Para piorar tudo, as chuvas no início de abril de 2001, concentraram-se na Região Sul com o deslocamento das frentes frias para o oceano. Daí resultaram escassas precipitações em Minas Gerais e Leste de Goiás, áreas onde estavam (e ainda estão) situados grandes reservatórios do Sudeste/Centro-Oeste, além das nascentes dos rios São Francisco e Tocantins, onde se situam as usinas que abasteciam o Norte e o Nordeste. Com pouca água, as usinas hidrelétricas estavam com dificuldades para assegurar a geração de energia nas regiões Sudeste, Centro-Oeste e Nordeste do país.

Se a autocontenção não surtisse efeito, o programa preveria, até julho de 2001, um choque tarifário nas empresas e famílias baseado no tripé: a) quem não diminuir a própria média de consumo do primeiro trimestre pagaria mais caro; b) quem consumisse acima dessa média, teria uma conta ainda mais cara; c) quem diminuísse a média ganharia uma redução tarifária.

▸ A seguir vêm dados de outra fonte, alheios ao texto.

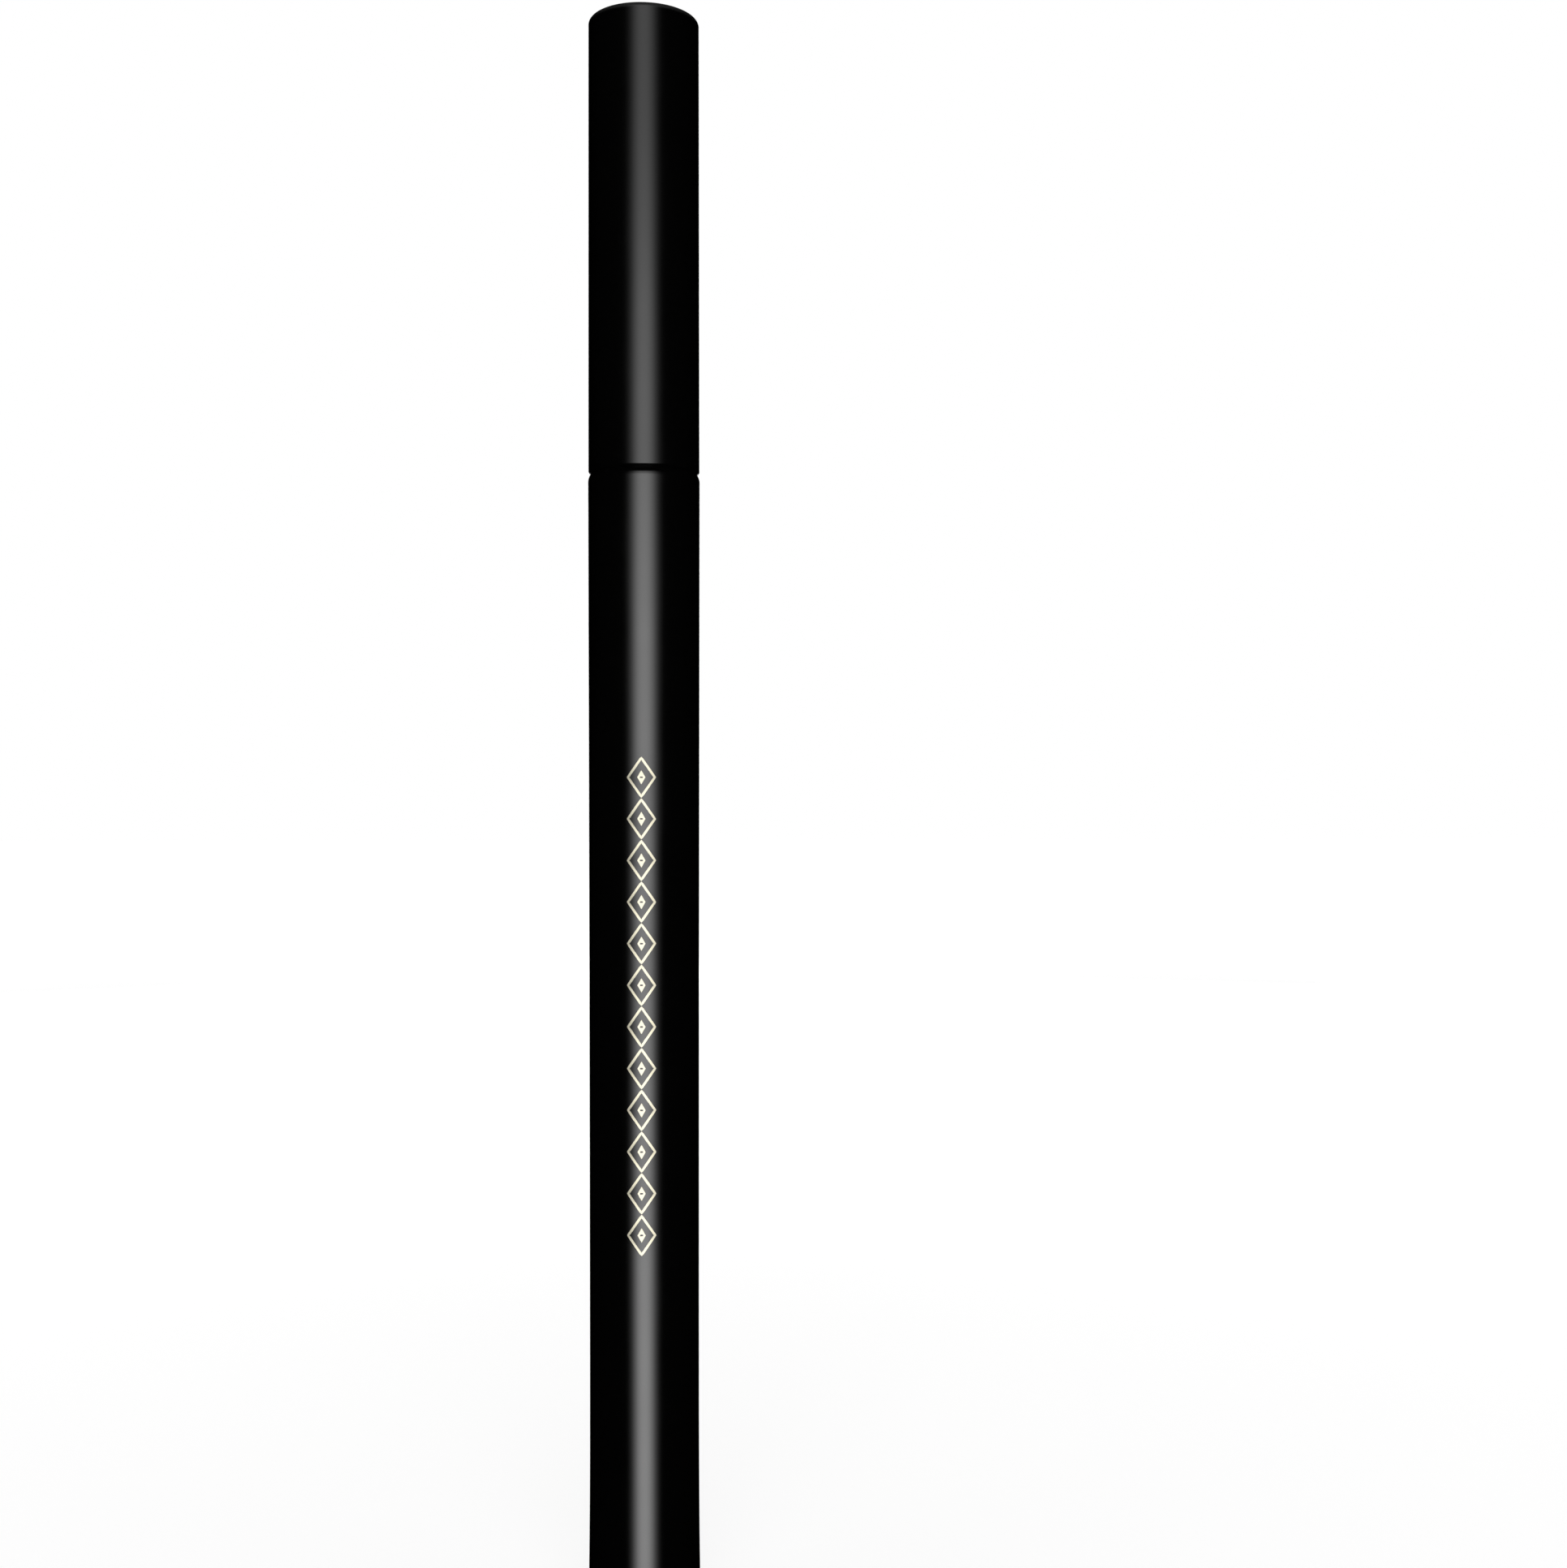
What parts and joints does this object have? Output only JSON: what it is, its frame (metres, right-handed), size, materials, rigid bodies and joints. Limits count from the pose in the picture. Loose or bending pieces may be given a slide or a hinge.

Essa redução do item c seria sustentada pela extração maior do item a e do b.

Em relação à ampliação da oferta o MME adicionaria 11 mil MW geração, ampliando em um sexto a capacidade da época, no curto prazo. As usinas termoelétricas deveriam ser utilizadas plenamente. Os projetos que dependiam do gás natural boliviano ou extraído pela Petrobrás deveriam entrar em funcionamento antes do previsto.

Diante do risco de apagão, os consumidores residenciais haviam reduzido o uso de eletricidade em quase 20%. O esforço do consumidor ajudou na decisão do governo de, por enquanto, deixar de fora as residências de boa parte das medidas do racionamento. O sistema de bônus e sobretaxas que acabava de ser instituído era preferível aos apagões e, a julgar pelo comportamento dos consumidores era de se esperar que a meta de economia de 20% seria alcançada sem maiores dificuldades, apesar dos inconvenientes que as famílias, o comércio e as indústrias necessariamente sofreriam com a redução do consumo.

Como consequência da rápida reação à crise energética, o pior foi evitado. Terminava oficialmente, no dia 1o de março de 2002, o racionamento de energia elétrica, que havia obrigado a população a viver uma rotina diferente durante nove meses. O mais importante desse plano de racionamento foi que esse transformou a mentalidade da população brasileira em termos de evitar o desperdício de energia. É por esse motivo que o período em que a sociedade enfrentou a crise energética merece grande destaque.

Hoje, graças ao bom planejamento energético posterior à crise, nossa matriz elétrica é muito mais diversificada por outras fontes de energia, a rede de transmissão está muito melhor integrada e o Operador Nacional do Sistema tem experiência com a distribuição de energia para evitar desabastecimentos. Só pra ter uma ideia, a fonte hidráulica corresponde por mais saudáveis 66,6% da matriz, sendo que temos térmicas de sobra que operam com vários tipos diferentes de combustíveis prontas para serem ligadas em caso de excesso de demanda em qualquer parte do país.